One or more gateway nodes may be provided for connecting the cellular access network to other networks, for example to a public switched telephone network (PSTN) and/or other communication networks such as an IP (Internet Protocol) and/or other packet switched data networks. In such arrangements, the mobile communications network provides an access network enabling a user with wireless user equipment to access external networks, hosts, or services offered by specific service providers.
An example of the type of services that may be offered to a user such as a subscriber to a communication system is the so called multimedia service. Some of the communication systems enabled to offer multimedia services are known as internet protocol multimedia networks. IP multimedia functionalities can be provided by means of an IP multimedia core network subsystem (IMS). The IMS includes various network entities for the provision of multimedia services. IMS services are intended to offer, amongst other services, IP based packet data communication sessions between mobile user equipment.
In a packet data network, a packet data carrier may be established to carry traffic flows over the network. An example of such a packet data carrier is a packet data protocol (PDP) context.
Various types of services are provided by means of different application servers (AS) over IMS. Some of these services may be time critical. An example of a time critical service that may be provided over the IMS is the so-called direct voice communication service. One example of this type of service is the ‘push-to-talk over cellular’ (PoC) service also known as the PTT (push-to-talk service). The direct voice communication services are intended to use the capabilities of the IMS to enable IP connections for user equipment and other parties to the communication, such as other user equipment or entities associated with the network. The service allows users to engage in immediate communication with one or more users.
The principle behind push-to-talk over cellular (PoC) communication systems is one where the capabilities of a walkie-talkie system are implemented within a standard cellular phone. Users simply select the person or groups of persons they wish to talk to from their phone and press the push to talk key on their mobile phone to start talking. The activation may be via a specific button, tangent or any other appropriate key of the keyboard. Similar principals apply with devices having touch sensitive or sound activated user interfaces. While the user speaks, the other user or users may listen. Bi-directional communication may be offered since all parties of the communication session may similarly communicate voice data with the PoC application server. Turns to speak are requested by activating the push to talk button or the like. The response time of connection is almost instantaneous.
Push-to-talk calls are typically half-duplex communications, i.e. while one user speaks the others listen. The turn to speak is granted by pressing the push-to-talk key on a first come first served basis or based on priorities. Push-to-talk calls are usually connected without the recipient answering and typically received through the phone's built in loud speaker.

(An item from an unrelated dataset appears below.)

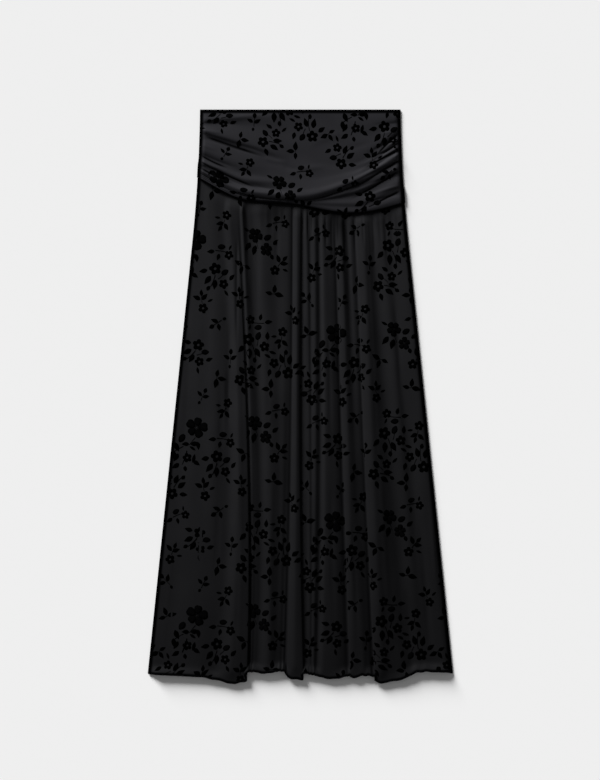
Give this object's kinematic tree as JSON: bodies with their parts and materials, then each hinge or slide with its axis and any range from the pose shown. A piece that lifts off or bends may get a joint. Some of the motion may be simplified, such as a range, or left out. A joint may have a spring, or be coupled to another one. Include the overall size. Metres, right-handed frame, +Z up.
{
  "type": "a-line midi skirt",
  "caption": "Pull-on A-line midi skirt laid flat, with a wide draped waist band, a gathered front in long soft folds and a narrow rolled hem.",
  "frame": {"origin": "middle of the skirt's outline, on the table it lies on", "axes": "+X across the skirt to the picture's right, +Y up to the waist, +Z up off the table through the skirt's front"},
  "size_m": [0.4873, 0.9163, 0.0126],
  "materials": {
    "skirt_cloth": "smooth matt stretch cloth, near black",
    "band_cloth": "the same cloth, doubled and draped",
    "flock": "raised black velvet flock in small flowers and leaves",
    "thread": "black overlock thread"
  },
  "bodies": {
    "root": {"skirt_front": "skirt_cloth", "skirt_back": "skirt_cloth", "band_front": "band_cloth", "band_back": "band_cloth"}
  },
  "joints": []
}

As this system is integrated within the cellular telecommunication system this provides a coverage area greater than that provided using traditional two-way radio systems. The push-to-talk service may be implemented using push-to-talk servers in a IP multimedia subsystem (IMS) system. The push to talk service is based on multi-unicasting. Each transmitting handset sends packet data traffic to a dedicated push-to-talk server (a participating server). A controlling server receives the traffic and manages the shared floor for a group call. The controlling server duplicates the traffic to be received by all recipients. No multi-casting is performed either in the GPRS access network or over the radio access network.

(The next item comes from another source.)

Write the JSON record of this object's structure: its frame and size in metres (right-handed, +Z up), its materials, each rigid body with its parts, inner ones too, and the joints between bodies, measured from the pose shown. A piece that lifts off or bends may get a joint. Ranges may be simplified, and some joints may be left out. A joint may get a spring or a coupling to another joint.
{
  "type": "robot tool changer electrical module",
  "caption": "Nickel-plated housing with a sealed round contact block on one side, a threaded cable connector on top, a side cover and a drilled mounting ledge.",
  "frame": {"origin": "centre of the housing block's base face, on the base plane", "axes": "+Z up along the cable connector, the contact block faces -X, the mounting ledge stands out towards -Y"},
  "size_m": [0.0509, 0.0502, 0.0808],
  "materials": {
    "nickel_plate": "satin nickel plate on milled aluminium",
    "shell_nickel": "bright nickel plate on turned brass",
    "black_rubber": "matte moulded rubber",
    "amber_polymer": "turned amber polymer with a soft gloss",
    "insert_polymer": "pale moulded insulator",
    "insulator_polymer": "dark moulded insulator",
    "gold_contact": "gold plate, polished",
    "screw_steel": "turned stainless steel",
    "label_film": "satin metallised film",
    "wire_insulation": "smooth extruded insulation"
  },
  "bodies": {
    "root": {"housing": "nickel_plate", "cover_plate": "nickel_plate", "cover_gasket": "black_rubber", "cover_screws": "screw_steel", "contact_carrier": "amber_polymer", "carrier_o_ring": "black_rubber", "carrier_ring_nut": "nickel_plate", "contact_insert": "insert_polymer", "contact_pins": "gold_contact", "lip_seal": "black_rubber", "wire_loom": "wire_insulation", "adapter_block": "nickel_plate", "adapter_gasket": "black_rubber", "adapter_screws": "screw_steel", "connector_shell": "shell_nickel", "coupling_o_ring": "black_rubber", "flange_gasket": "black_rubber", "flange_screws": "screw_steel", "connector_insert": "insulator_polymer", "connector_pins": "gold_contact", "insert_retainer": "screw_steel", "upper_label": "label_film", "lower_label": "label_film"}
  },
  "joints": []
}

The push to talk over cellular telecommunication system such as described within the push to talk over cellular draft provisions such as the ‘OMA Push to talk over Cellular (PoC)-Architecture’.

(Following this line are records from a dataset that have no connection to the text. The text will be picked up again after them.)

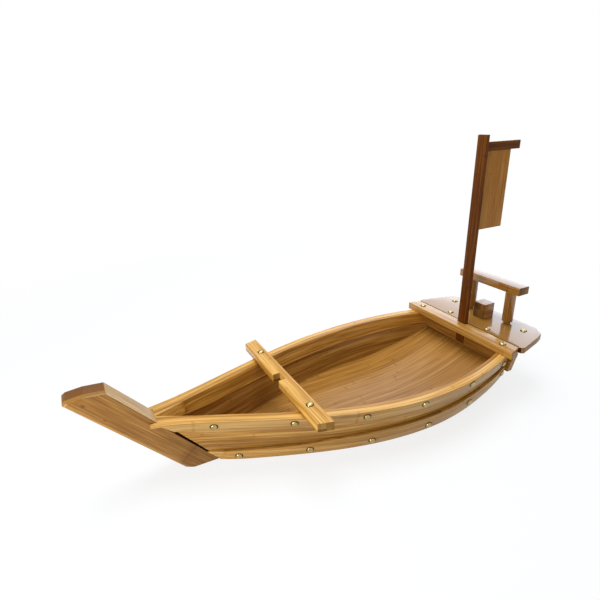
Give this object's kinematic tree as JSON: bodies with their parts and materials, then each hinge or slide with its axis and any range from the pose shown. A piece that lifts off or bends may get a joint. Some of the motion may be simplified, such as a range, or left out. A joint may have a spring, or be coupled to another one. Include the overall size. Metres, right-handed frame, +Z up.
{
  "type": "serving boat",
  "caption": "Bamboo serving boat with a flared planked hull, slanted stem, cross beams, stern deck with a small gate and block, and a lift-out mast with a board sail.",
  "frame": {"origin": "middle of the footprint's bounding box, on the table", "axes": "+X towards the stern, +Y to port, +Z up"},
  "size_m": [0.7074, 0.261, 0.3973],
  "materials": {
    "rails": "glossy clear lacquer on pale bamboo",
    "planks": "glossy clear lacquer on bamboo",
    "strakes": "glossy clear lacquer on bamboo",
    "stem": "glossy clear lacquer on bamboo",
    "deck": "glossy clear lacquer on bamboo",
    "gate": "glossy clear lacquer on darker bamboo",
    "mast": "dark brown stained bamboo, satin lacquer",
    "sail": "thin bamboo board, satin lacquer",
    "nails": "polished domed heads"
  },
  "bodies": {
    "hull": {"deck_front_nail_port": "nails", "deck_front_nail_starboard": "nails", "deck_rear_nail_port": "nails", "deck_rear_nail_starboard": "nails", "floor_board": "planks", "forward_beam": "rails", "forward_beam_nail_port": "nails", "forward_beam_nail_starboard": "nails", "lower_strake_port": "strakes", "lower_strake_starboard": "strakes", "rail_nail_port_1": "nails", "rail_nail_port_2": "nails", "rail_nail_port_3": "nails", "rail_nail_port_4": "nails", "rail_nail_port_5": "nails", "rail_nail_port_6": "nails", "rail_nail_starboard_1": "nails", "rail_nail_starboard_2": "nails", "rail_nail_starboard_3": "nails", "rail_nail_starboard_4": "nails", "rail_nail_starboard_5": "nails", "rail_nail_starboard_6": "nails", "rail_port": "rails", "rail_starboard": "rails", "side_plank_port": "planks", "side_plank_starboard": "planks", "stem": "stem", "stern_beam": "deck", "stern_beam_nail_port": "nails", "stern_beam_nail_starboard": "nails", "stern_block": "gate", "stern_deck": "deck", "stern_ledger": "stem", "strake_nail_port_1": "nails", "strake_nail_port_2": "nails", "strake_nail_port_3": "nails", "strake_nail_port_4": "nails", "strake_nail_port_5": "nails", "strake_nail_port_6": "nails", "strake_nail_starboard_1": "nails", "strake_nail_starboard_2": "nails", "strake_nail_starboard_3": "nails", "strake_nail_starboard_4": "nails", "strake_nail_starboard_5": "nails", "strake_nail_starboard_6": "nails", "transom": "stem"},
    "mast_and_sail": {"mast": "mast", "yard": "mast", "sail": "sail"},
    "stern_gate": {"gate_rail": "gate", "gate_post_port": "gate", "gate_post_starboard": "gate"}
  },
  "joints": [
    {"name": "mast_lift", "type": "slide", "parent": "hull", "child": "mast_and_sail", "axis": [0, 0, 1], "range_m": [0, 0.045]},
    {"name": "gate_lift", "type": "slide", "parent": "hull", "child": "stern_gate", "axis": [0, 0, 1], "range_m": [0, 0.015]}
  ]
}
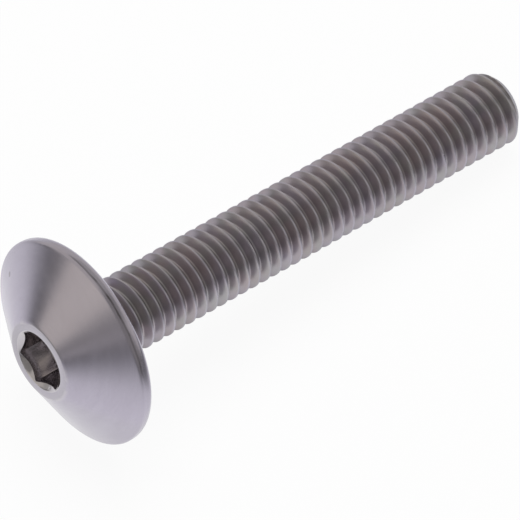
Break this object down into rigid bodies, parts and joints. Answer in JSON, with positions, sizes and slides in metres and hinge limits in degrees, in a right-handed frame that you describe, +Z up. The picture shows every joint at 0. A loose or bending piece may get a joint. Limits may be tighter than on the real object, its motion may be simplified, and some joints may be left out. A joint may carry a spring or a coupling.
{
  "type": "button head screw",
  "caption": "Fully threaded socket screw with a wide low conical head, rounded rim and countersunk hexagon socket, lying on its side.",
  "frame": {"origin": "centre of the bearing face, where the head meets the thread", "axes": "+X along the screw as it lies, from the head towards the tip; +Y across it; +Z up from the surface it lies on"},
  "size_m": [0.0444, 0.0162, 0.0161],
  "materials": {
    "stainless_steel": "satin, turned on the head and rolled on the thread"
  },
  "bodies": {
    "root": {"screw": "stainless_steel"}
  },
  "joints": []
}
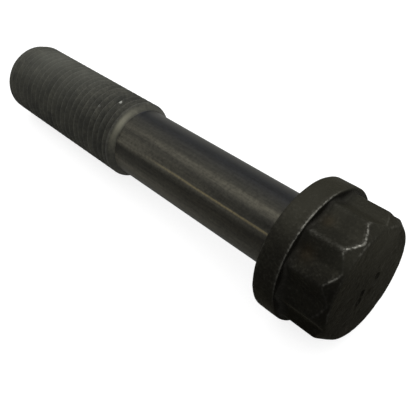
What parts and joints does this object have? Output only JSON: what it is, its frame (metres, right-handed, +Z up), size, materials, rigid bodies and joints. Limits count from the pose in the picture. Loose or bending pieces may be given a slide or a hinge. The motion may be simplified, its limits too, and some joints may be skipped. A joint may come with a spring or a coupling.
{
  "type": "connecting rod bolt",
  "caption": "Flanged connecting rod bolt with a twelve-point head, a plain shank with a rounded shoulder and a fine right-hand thread, in blackened steel.",
  "frame": {"origin": "centre of the bounding box's bottom face, on the surface that the bolt lies on", "axes": "+X runs from the tip of the thread to the head, along the longest side of the box; +Z is up. The bolt lies on its side, on the rim of its flange and the tip end of its thread, so its axis rises by 3.0 degrees towards the head"},
  "size_m": [0.0718, 0.0184, 0.0185],
  "materials": {
    "black_steel": "forged and turned alloy steel with a dark phosphate and oxide finish: half matt on the head and thread, semi-gloss with fine length-wise streaks on the shank, worn bright on the edges"
  },
  "bodies": {
    "root": {"connecting_rod_bolt": "black_steel"}
  },
  "joints": []
}
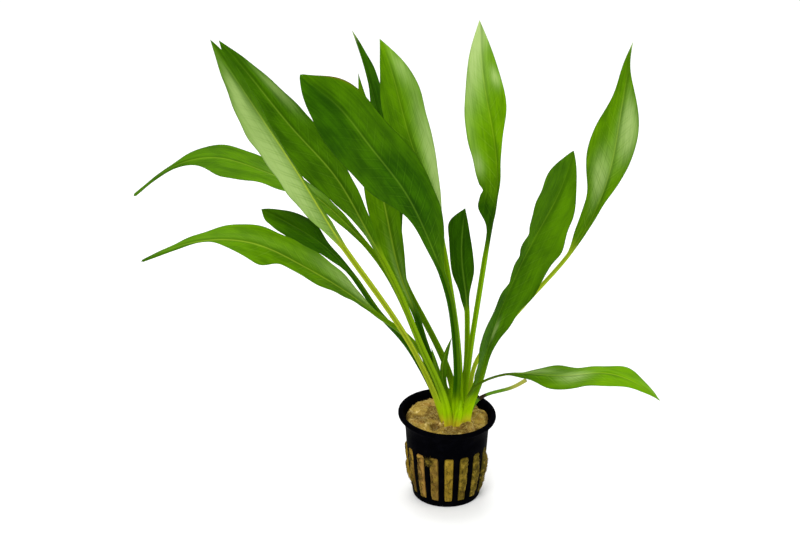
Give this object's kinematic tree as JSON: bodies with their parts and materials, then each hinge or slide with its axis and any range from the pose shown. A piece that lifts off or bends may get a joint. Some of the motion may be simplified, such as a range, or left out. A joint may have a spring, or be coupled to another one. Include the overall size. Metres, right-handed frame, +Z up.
{
  "type": "potted echinodorus",
  "caption": "Amazon sword plant: a rosette of long-stalked sword-shaped leaves growing from mineral wool in a small black net pot, standing on its base.",
  "frame": {"origin": "centre of the net pot's underside, on the surface that it stands on", "axes": "+Z up, -Y towards the plant's front, +X to the right seen from the front"},
  "size_m": [0.287, 0.1575, 0.289],
  "materials": {
    "black_plastic": "satin moulded polypropylene",
    "mineral_wool": "matted mineral fibres",
    "crown_yellow": "smooth plant tissue",
    "leaf_dark": "waxy leaf",
    "leaf_bright": "waxy leaf",
    "young_green": "smooth plant tissue"
  },
  "bodies": {
    "root": {"net_pot": "black_plastic", "mineral_wool": "mineral_wool", "rootstock": "crown_yellow", "leaf_far_left": "leaf_dark", "leaf_left_behind": "leaf_dark", "leaf_front_dark": "leaf_dark", "leaf_back_narrow": "leaf_dark", "leaf_small_upright": "leaf_dark", "leaf_right_wavy": "leaf_dark", "leaf_left_short": "leaf_dark", "leaf_left_pale": "leaf_bright", "leaf_back_bright": "leaf_bright", "leaf_middle_back": "leaf_bright", "leaf_tall": "leaf_bright", "leaf_far_right": "leaf_bright", "leaf_right_low": "leaf_bright", "leaf_left_low": "leaf_bright", "young_leaf": "young_green", "young_shoot": "young_green", "base_sheath": "young_green", "old_stalk": "young_green"}
  },
  "joints": []
}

Groups of communicating user equipment using the PoC system can be created in various ways. The Internet Engineering Task Force (IETF) defines one such system using session initiation protocol (SIP) or Conference Policy Control Protocol (CPCP). Voice and data control traffic once the groups are set up is carried through a real time protocol (RTP) streaming bearer. The PoC system uses transport protocols based on those described in IETF RFC 3550. The RTP protocol describes the architecture of the data packets and the syntax of the data stored within the packets passing the voice and data information from user to user.
The issue of privacy and anonymity over a PoC network has not been addressed. A user of a PoC network may wish to send a message and withhold their identity from the final destination whilst still being able to communicate an identity to one or more intermediaries.
Although there exists some SIP protocols for example ITEF RFC 3323 and ITEF RFC 3325 which enable users to withhold their identity whilst setting up an IMS connection there has been no discussion of how the data in a PoC network maintains the user's anonymity.
Furthermore there is no method available to enable a user, having joined a group, to request to talk within a group while also requesting that their identity is hidden from the other members of the group. This needs to be carried out while still transmitting their identity to the participating and controlling servers of the push-to-talk over cellular (PoC) system. The passing of identities allows the group to be monitored by authorised parties in order to discourage illegal activities from taking place while the users' identity is hidden.
It is the aim of embodiment of the present invention to address or at least mitigate the problems described above.